Sufficiency ties test
If you are still in doubt and do not appear to meet the automatic overseas test or the automatic Uk test, then you’ll have to look at your ties to the UK. This will help determine if your time in the UK along with the ties you have here, will make you a tax resident or not. The ties to consider are:
- a family tie.
- an accommodation tie.
- a work tie.
- a 90 day tie.
Also, if in the prior three years you were a UK resident, you’ll need to consider if you have a country tie too. Essentially, the more ties you have to the UK, the less time you can spend here without becoming a tax resident.You can find out more about this here.
Are you considered domiciled in the UK or non-domiciled?
Domicile is another question that often crops up. This typically applies to foreign nationals living and working in the UK. The answer can have a significant impact on your tax liabilities in the UK.

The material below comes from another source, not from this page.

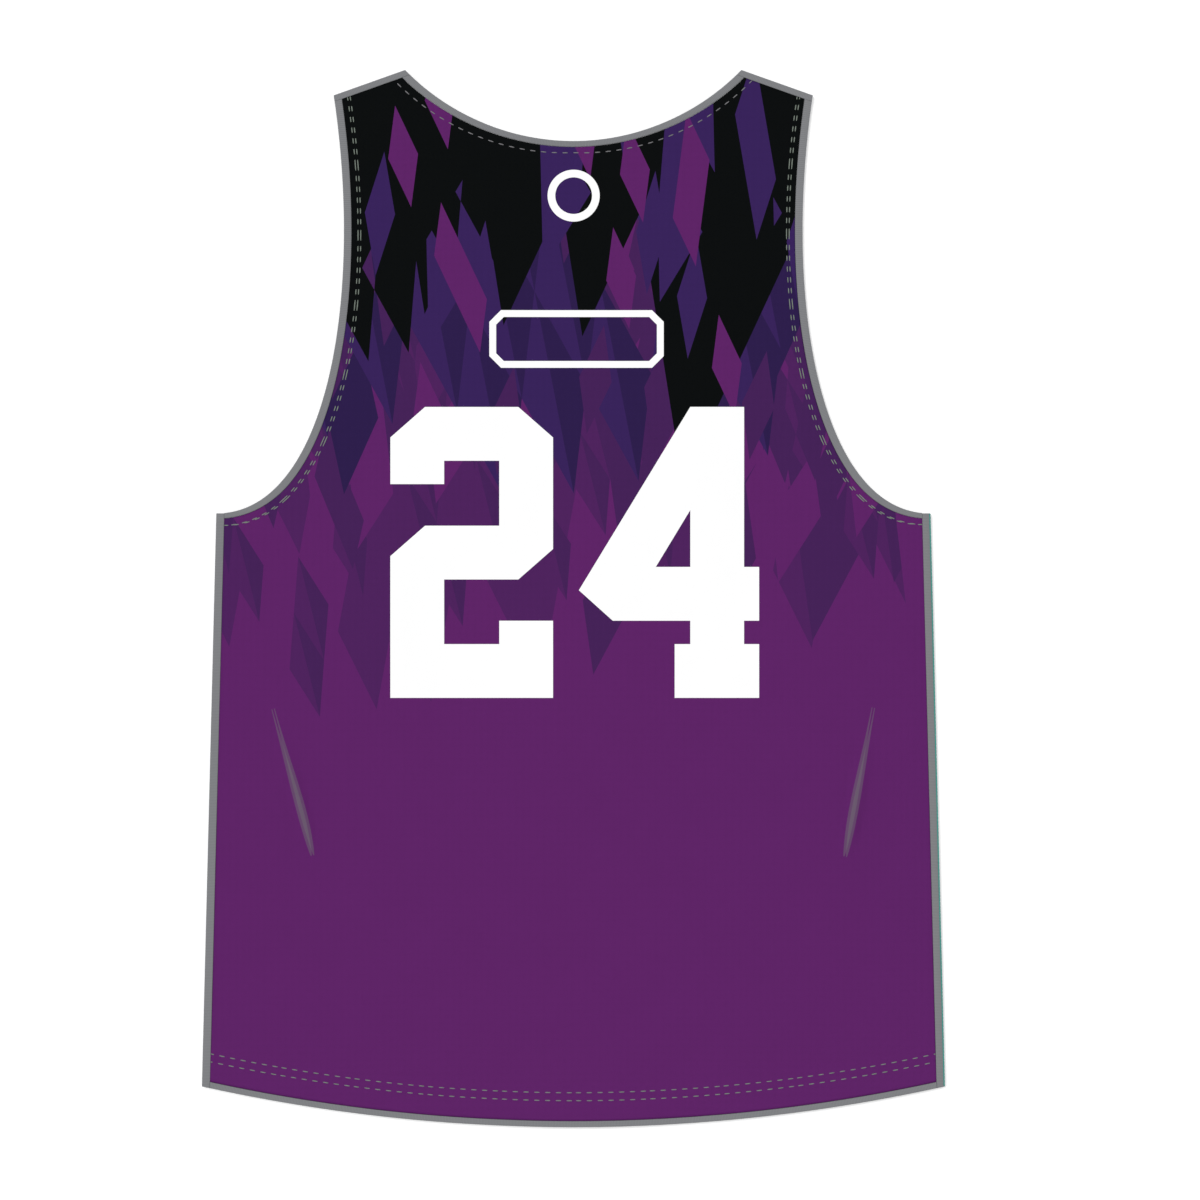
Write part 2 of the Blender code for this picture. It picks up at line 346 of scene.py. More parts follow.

The exact nature of your domicile can change, but ordinarily it is the country of birth for your farther or mother. While you may be considered a UK resident for tax purposes, your domicile status can impact tax on overseas income and inheritance. The exact impact on your tax affairs needs to be very carefully considered and planned out with a qualified tax advisor. If you have questions concerning tax and your domicile status, talk to our tax advisors.
In conclusion
Tax residency status has a habit of being misunderstood simply because of the belief in the 183 day rule. For sure, if you’ve been in the UK for longer than 183 days then unless you’re looking to qualify under non-domiciliary conditions, you’re almost certainly a tax resident. However, for most people concerned about their tax residency status, it’s more likely they are counting days under 183 and fall foul of the other conditions that HMRC will test your status against. These could potentially limit your time to 16 days in some cases, particularly if you’re based overseas and coming to the UK fairly often or still have many ties to the UK.
Our advice is, don’t assume. Talk to a qualified tax advisor before you travel and discuss your plans for the tax year.